What the task asks
From the records below, transcribe only the lines running from the one with "hide_parts(name)" through the one with "import Module from". Keep both of those end lines.

Collected data
** Start **

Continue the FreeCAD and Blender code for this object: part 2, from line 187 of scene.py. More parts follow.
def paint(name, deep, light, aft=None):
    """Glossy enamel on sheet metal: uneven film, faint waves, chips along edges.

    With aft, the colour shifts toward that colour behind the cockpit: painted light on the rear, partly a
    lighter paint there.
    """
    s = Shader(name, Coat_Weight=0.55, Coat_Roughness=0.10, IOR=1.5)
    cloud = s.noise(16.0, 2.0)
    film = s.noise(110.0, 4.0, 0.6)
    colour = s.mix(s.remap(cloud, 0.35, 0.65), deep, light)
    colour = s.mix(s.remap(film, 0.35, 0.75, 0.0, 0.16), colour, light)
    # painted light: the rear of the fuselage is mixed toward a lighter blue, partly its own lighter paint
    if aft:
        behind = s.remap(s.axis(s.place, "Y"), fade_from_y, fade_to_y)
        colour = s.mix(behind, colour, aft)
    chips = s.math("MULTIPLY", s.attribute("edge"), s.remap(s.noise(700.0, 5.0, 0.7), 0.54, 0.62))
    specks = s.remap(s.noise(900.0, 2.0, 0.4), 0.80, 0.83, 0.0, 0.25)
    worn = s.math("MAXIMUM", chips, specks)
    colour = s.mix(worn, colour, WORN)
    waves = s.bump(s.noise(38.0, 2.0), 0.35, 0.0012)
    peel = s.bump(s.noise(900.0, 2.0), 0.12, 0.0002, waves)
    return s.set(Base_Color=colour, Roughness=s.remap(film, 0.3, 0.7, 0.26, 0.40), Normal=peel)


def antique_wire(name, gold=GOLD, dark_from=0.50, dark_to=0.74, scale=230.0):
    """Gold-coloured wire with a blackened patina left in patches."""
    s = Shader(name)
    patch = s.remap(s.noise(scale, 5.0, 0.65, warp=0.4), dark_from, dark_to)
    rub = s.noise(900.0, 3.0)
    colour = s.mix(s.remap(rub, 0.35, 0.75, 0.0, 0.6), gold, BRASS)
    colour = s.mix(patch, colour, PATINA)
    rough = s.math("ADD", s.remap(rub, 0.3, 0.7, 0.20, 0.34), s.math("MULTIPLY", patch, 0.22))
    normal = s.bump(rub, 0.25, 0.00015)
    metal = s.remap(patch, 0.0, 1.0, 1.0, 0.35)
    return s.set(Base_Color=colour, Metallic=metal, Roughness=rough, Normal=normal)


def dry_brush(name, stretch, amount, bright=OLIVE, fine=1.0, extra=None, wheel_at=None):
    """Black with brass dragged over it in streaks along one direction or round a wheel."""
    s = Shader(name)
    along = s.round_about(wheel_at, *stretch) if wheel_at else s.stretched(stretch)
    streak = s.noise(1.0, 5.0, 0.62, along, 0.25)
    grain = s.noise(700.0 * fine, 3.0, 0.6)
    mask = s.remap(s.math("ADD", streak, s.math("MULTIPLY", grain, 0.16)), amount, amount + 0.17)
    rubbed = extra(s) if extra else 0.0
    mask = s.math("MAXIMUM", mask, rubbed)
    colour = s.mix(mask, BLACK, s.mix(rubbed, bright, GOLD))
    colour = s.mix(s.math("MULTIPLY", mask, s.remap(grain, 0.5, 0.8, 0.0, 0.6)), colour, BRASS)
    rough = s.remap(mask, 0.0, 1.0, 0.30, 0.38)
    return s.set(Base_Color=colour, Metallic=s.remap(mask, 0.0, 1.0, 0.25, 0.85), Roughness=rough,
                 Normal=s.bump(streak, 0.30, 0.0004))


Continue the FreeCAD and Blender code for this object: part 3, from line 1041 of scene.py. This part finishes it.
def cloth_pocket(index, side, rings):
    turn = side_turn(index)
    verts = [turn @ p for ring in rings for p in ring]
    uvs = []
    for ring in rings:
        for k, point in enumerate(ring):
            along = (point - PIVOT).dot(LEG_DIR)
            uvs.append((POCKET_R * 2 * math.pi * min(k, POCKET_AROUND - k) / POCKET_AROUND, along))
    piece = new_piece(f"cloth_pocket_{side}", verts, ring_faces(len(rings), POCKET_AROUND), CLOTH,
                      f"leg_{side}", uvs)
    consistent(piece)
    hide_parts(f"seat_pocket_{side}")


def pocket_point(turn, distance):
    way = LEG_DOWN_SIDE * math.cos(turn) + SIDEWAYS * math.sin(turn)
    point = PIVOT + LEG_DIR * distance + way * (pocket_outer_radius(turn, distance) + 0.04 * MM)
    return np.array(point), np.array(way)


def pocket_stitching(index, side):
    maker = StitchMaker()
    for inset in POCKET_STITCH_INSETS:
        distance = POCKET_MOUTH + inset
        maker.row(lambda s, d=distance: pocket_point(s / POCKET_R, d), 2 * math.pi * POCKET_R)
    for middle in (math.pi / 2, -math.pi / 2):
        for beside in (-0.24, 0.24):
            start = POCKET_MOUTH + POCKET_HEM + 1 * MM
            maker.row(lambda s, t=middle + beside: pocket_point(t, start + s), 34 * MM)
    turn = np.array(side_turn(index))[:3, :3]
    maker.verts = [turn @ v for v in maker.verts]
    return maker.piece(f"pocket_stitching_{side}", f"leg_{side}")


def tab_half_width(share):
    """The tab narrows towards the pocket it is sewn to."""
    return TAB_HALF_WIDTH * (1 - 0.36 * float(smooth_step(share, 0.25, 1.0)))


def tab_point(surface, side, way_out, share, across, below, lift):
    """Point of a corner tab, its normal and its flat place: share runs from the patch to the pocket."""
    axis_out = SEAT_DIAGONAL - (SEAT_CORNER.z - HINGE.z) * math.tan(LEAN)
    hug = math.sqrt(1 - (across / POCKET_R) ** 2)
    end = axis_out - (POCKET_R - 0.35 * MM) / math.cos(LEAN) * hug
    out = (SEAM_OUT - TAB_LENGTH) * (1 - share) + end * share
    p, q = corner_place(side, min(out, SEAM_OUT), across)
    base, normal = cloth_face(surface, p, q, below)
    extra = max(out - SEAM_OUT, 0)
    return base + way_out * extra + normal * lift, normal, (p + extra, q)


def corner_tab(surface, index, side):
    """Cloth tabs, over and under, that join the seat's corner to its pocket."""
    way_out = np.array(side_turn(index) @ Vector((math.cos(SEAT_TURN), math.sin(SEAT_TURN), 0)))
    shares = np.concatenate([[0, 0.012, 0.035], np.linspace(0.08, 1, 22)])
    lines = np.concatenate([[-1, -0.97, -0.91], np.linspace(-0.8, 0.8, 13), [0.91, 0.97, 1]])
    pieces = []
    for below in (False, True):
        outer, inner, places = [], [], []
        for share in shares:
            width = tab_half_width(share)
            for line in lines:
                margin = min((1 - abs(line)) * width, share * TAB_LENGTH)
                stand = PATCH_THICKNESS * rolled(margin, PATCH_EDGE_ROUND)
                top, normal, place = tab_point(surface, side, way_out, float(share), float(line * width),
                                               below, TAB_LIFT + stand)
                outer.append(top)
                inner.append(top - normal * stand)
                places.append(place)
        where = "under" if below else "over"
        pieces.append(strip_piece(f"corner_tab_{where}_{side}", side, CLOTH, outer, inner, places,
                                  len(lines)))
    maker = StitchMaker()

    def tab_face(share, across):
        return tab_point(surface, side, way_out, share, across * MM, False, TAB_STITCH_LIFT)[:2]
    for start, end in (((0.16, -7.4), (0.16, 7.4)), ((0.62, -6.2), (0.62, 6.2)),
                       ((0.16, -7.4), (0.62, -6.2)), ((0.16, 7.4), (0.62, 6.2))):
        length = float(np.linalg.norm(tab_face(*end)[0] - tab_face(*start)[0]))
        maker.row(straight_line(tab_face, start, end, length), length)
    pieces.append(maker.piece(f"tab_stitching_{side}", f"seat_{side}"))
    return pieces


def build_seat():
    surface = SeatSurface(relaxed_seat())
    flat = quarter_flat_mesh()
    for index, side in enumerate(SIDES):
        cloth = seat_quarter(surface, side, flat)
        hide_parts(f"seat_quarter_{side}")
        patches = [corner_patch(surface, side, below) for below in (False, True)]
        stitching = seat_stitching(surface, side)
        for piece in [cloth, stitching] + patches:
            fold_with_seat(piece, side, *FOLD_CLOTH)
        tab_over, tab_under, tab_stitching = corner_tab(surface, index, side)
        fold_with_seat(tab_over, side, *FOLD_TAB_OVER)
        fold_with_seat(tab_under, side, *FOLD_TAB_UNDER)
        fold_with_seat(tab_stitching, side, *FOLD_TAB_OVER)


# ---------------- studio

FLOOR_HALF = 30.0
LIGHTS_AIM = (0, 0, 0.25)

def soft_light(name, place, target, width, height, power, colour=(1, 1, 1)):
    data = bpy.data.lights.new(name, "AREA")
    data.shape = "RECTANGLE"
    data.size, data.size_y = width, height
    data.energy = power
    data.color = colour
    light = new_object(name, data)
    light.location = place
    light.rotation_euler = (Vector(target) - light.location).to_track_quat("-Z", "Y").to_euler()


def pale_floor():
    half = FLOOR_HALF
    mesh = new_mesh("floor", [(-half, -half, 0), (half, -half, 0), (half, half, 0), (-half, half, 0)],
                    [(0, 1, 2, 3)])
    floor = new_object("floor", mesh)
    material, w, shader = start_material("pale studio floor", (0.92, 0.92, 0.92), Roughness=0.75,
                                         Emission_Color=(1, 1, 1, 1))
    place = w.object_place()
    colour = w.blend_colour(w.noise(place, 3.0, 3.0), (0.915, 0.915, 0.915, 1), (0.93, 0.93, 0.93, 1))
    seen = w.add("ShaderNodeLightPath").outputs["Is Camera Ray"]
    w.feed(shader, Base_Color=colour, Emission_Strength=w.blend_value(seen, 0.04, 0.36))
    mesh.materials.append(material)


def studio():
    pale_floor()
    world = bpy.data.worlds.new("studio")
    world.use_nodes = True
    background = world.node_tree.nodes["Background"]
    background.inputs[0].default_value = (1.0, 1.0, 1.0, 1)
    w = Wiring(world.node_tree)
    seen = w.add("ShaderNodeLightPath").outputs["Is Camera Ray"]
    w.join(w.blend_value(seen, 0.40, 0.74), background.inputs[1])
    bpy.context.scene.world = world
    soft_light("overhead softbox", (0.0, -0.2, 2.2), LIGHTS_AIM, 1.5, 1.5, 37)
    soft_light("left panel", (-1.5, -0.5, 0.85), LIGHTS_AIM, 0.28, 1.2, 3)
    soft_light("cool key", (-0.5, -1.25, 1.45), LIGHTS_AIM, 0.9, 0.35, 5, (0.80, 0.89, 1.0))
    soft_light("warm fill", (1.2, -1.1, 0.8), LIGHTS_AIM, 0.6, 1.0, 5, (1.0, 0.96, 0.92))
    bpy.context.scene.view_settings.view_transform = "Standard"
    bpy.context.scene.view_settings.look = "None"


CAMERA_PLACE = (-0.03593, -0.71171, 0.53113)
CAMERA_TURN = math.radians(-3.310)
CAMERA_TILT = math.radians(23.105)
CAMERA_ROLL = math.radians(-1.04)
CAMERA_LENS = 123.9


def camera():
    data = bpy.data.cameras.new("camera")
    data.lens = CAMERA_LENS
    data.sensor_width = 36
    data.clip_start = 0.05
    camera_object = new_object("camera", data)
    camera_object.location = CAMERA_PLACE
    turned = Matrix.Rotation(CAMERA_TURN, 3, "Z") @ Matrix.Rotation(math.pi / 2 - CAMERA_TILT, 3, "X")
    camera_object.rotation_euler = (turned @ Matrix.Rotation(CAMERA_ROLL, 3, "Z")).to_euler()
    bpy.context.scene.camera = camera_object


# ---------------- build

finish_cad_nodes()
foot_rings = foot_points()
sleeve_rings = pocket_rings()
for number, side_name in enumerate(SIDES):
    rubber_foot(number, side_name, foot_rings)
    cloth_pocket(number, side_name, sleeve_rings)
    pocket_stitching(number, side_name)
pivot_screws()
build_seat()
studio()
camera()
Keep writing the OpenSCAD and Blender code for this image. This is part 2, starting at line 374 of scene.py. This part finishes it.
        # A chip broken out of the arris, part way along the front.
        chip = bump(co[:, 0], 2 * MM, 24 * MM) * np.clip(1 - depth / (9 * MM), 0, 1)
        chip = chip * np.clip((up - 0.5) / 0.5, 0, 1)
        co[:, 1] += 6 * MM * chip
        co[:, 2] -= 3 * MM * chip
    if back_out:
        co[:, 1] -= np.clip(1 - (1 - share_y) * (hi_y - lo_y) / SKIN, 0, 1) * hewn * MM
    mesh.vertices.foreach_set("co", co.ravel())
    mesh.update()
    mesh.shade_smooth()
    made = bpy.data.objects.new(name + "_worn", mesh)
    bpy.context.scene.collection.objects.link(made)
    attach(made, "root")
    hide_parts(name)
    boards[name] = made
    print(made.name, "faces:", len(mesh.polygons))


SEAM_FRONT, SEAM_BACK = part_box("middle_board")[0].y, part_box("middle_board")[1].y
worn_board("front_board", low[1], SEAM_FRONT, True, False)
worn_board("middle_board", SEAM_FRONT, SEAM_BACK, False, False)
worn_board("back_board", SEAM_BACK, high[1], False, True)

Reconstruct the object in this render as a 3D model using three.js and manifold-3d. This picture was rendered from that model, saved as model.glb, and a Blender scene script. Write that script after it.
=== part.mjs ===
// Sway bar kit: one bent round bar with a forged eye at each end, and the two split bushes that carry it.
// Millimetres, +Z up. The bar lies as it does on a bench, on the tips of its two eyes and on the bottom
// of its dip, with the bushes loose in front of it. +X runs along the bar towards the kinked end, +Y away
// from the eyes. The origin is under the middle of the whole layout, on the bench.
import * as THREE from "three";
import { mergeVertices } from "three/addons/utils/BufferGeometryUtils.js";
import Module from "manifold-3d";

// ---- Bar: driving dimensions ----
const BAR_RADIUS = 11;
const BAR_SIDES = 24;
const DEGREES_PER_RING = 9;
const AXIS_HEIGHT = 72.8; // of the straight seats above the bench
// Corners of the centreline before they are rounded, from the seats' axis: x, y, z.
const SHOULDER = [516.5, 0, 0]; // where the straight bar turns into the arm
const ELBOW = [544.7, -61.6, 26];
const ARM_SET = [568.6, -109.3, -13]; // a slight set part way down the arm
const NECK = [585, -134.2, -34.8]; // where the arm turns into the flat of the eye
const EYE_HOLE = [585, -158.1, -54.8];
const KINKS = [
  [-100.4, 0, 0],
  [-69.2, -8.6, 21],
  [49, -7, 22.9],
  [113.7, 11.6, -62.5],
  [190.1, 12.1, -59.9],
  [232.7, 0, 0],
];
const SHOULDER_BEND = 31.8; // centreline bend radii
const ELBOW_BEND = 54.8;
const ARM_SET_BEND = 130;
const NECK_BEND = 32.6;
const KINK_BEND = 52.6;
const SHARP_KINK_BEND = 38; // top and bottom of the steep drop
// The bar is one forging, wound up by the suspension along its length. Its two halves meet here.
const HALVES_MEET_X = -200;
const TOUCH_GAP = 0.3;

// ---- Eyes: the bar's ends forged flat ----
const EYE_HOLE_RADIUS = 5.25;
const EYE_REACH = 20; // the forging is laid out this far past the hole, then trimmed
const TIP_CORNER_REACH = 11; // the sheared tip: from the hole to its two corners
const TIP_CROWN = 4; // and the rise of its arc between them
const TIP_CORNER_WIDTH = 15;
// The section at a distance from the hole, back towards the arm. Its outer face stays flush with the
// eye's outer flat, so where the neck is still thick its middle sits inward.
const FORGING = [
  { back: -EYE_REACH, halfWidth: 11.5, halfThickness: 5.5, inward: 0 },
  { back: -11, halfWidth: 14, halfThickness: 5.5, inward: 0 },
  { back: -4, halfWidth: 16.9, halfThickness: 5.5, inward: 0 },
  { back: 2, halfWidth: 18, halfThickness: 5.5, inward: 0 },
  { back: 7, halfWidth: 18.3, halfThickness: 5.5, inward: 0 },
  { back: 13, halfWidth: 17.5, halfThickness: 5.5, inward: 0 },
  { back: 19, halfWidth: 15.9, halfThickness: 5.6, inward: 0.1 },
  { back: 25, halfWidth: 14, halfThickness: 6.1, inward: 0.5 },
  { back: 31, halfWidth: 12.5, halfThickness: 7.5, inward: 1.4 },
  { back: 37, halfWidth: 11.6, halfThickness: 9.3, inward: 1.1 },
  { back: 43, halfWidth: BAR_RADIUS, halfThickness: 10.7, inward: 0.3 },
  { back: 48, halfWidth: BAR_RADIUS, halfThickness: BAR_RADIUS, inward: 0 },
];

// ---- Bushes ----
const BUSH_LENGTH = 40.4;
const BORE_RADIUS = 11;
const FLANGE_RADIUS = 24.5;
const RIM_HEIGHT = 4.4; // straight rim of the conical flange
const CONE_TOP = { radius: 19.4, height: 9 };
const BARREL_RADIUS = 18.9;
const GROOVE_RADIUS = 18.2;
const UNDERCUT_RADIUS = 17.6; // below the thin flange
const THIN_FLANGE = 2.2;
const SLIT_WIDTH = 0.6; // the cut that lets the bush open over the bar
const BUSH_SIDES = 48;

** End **

Expected answer
    hide_parts(name)
    boards[name] = made
    print(made.name, "faces:", len(mesh.polygons))


SEAM_FRONT, SEAM_BACK = part_box("middle_board")[0].y, part_box("middle_board")[1].y
worn_board("front_board", low[1], SEAM_FRONT, True, False)
worn_board("middle_board", SEAM_FRONT, SEAM_BACK, False, False)
worn_board("back_board", SEAM_BACK, high[1], False, True)

Reconstruct the object in this render as a 3D model using three.js and manifold-3d. This picture was rendered from that model, saved as model.glb, and a Blender scene script. Write that script after it.
=== part.mjs ===
// Sway bar kit: one bent round bar with a forged eye at each end, and the two split bushes that carry it.
// Millimetres, +Z up. The bar lies as it does on a bench, on the tips of its two eyes and on the bottom
// of its dip, with the bushes loose in front of it. +X runs along the bar towards the kinked end, +Y away
// from the eyes. The origin is under the middle of the whole layout, on the bench.
import * as THREE from "three";
import { mergeVertices } from "three/addons/utils/BufferGeometryUtils.js";
import Module from "manifold-3d";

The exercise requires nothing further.